Operating conditions were not very good during the day (same was apparent at home QTHs) but really livened up during the evening, the W's being worked right, left and centre, much to the enjoyment of operators — and spectators, who could hear all by loudspeaker. The tent was really packed all evening!

The station had to close (regretfully I think, for members and spectators alike) on official request, at 10.30pm.

The whole effort was a great success. No doubt about that. Everything went so well and exceeded expectations. Definitely a future ‘must’. Great credit must be given to the Station Manager, and to every member who assisted and participated. Spectators were allowed into the showground at 2pm. By 5pm all the leaflets about the Society had gone! Special QSL cards, with the exhibition station call sign and a view of Aberdeen, are being sent to people who QSO'd us. 

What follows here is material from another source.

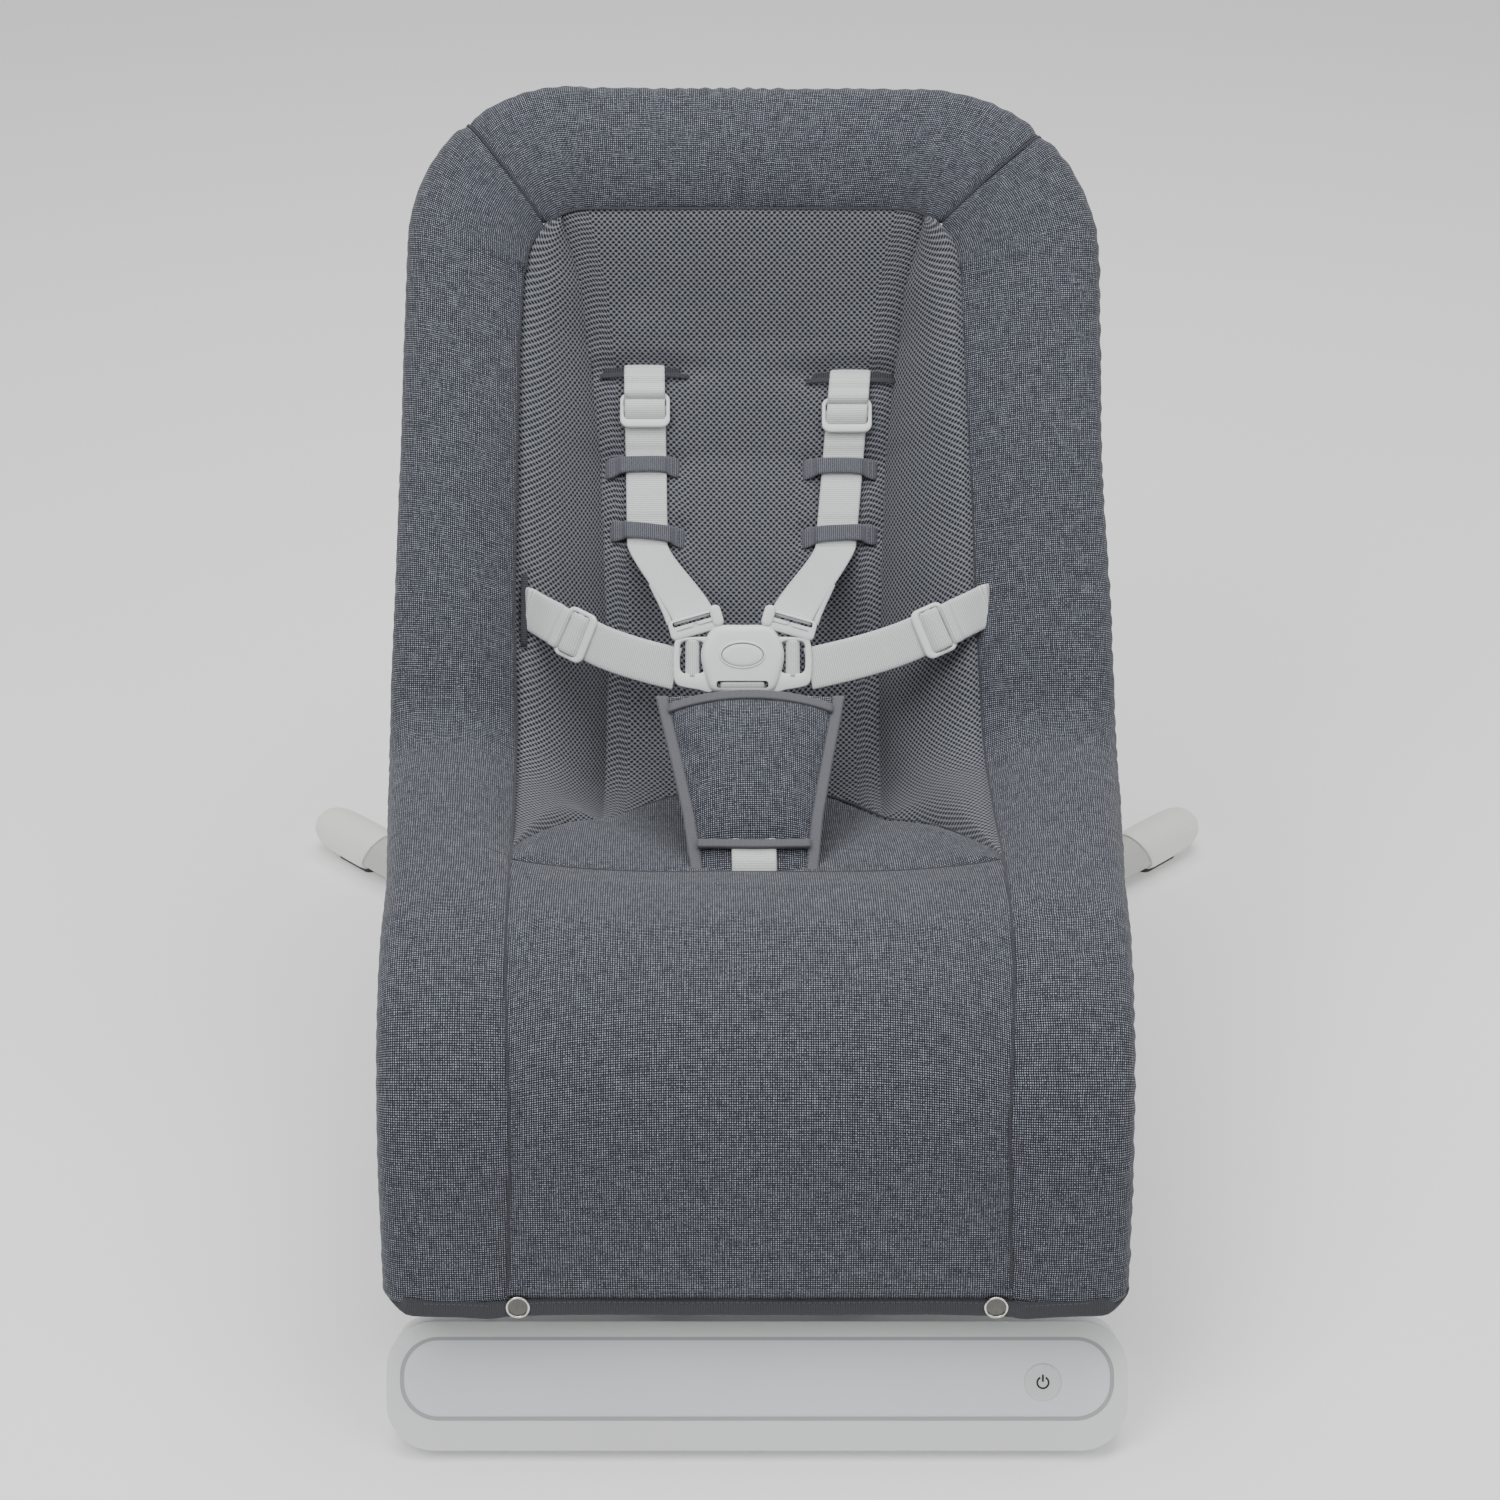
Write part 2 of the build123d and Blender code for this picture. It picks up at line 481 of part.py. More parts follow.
# ---- cradle ----
middle = on_hub(0, 0, cradle_rise)
eye_x = back_half - joint_lug / 2 - clear - eye_thickness / 2
reach = hypot(middle[1] - recline_y, middle[2] - recline_z)
to_middle = ((middle[1] - recline_y) / reach, (middle[2] - recline_z) / reach)
eye_reach = eye_radius - 2
tube_end = (eye_x - eye_thickness / 2, recline_y + eye_reach * to_middle[0],
            recline_z + eye_reach * to_middle[1])
cradle_points = [tube_end, (cradle_corner_x, middle[1], middle[2])]
cradle_path = FilletPolyline(*cradle_points, *[(-x, y, z) for x, y, z in reversed(cradle_points)],
                             radius=cradle_bend)
cradle_tube = tube_along(cradle_path, cradle_radius, cradle_radius - cradle_wall)
end_dir = cradle_path % 0
socket_end = tuple(Vector(*tube_end) + end_dir * eye_socket)
socket_back = tuple(Vector(*tube_end) - end_dir * 3)
cradle_end = rod(cradle_radius + slip + 2.5, socket_back, socket_end)
eye_plane = Plane(origin=(eye_x, recline_y, recline_z), x_dir=(0, 1, 0), z_dir=(1, 0, 0))
cradle_end += disc(eye_plane, eye_radius, -eye_thickness / 2, eye_thickness / 2)
cradle_end -= rod(cradle_radius + slip, tube_end, socket_end)
cradle_end -= disc(eye_plane, recline_pin_radius, -30, 30)
cradle_end -= slab(Plane.YZ, 400, 400, eye_x + eye_thickness / 2, eye_x + 50, recline_y, recline_z)
cradle_ends = both_sides(cradle_end)
saddle = slab(hub_plane, 2 * saddle_half, saddle_depth, post_top - 14, cradle_rise + saddle_top, corner=8)
saddle -= rod(cradle_radius + slip, on_hub(-saddle_half, 0, cradle_rise), on_hub(saddle_half, 0, cradle_rise))
cradle_saddle = saddle - hub_disc(post_radius, 0, post_top)
pin_out = joint_lug + eye_thickness / 2 + clear + 2
recline_pin = disc(eye_plane, recline_pin_radius, -eye_thickness / 2 - 2, pin_out)
recline_pins = both_sides(recline_pin)

# ---- rear legs ----
leg_floor_z = sole_thickness + cap_radius
leg_dir = (sin(radians(leg_angle)), cos(radians(leg_angle)))
foot_reach = (half_length - cap_round * (1 + leg_dir[0] - leg_dir[1]) - leg_pivot_y) / leg_dir[1]
leg_start, leg_end = 8.0, foot_reach - cap_length + 20.0
leg_slope = (leg_root_z - leg_floor_z) / leg_bend_reach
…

Dismantling of the tent and equipment was carried out in f.b. fashion. We did have a moment of disquiet; members being temporarily nonplussed by a dark shawl enshrouded figure lurking furtively against a neighbouring tent in a manner similar to that likely to be adopted by the fore-runner of an illegal inmigrant landing from the nearby shore. Things promptly returned to normal however when it was discovered that it was that guy GM3FRI (panicking the boys again!) sheltering from the cold, damp mist then descending.

The following write-up (with a photograph of the station layout) appeared in the RSGB Communicator: 

"The Aberdeen Amateur Radio Society recently took part in the Aberdeen Festival where on the final day they staged an exhibition open to the General Public. 

Over 8,000 people saw an excellent display of amateur radio which created considerable interest and should prove most beneficial to the hobby. 

Club members and friends worked extremely hard to make this display as interesting and attractive as possible and the compliments received more than justified their efforts. 

Items on display included home-built transmitters and test gear, modern SSB equipment and a new transceiver. 

The Society's Sommerkamp equipment was operated under the call GB3AF using a “Hustler” vertical aerial."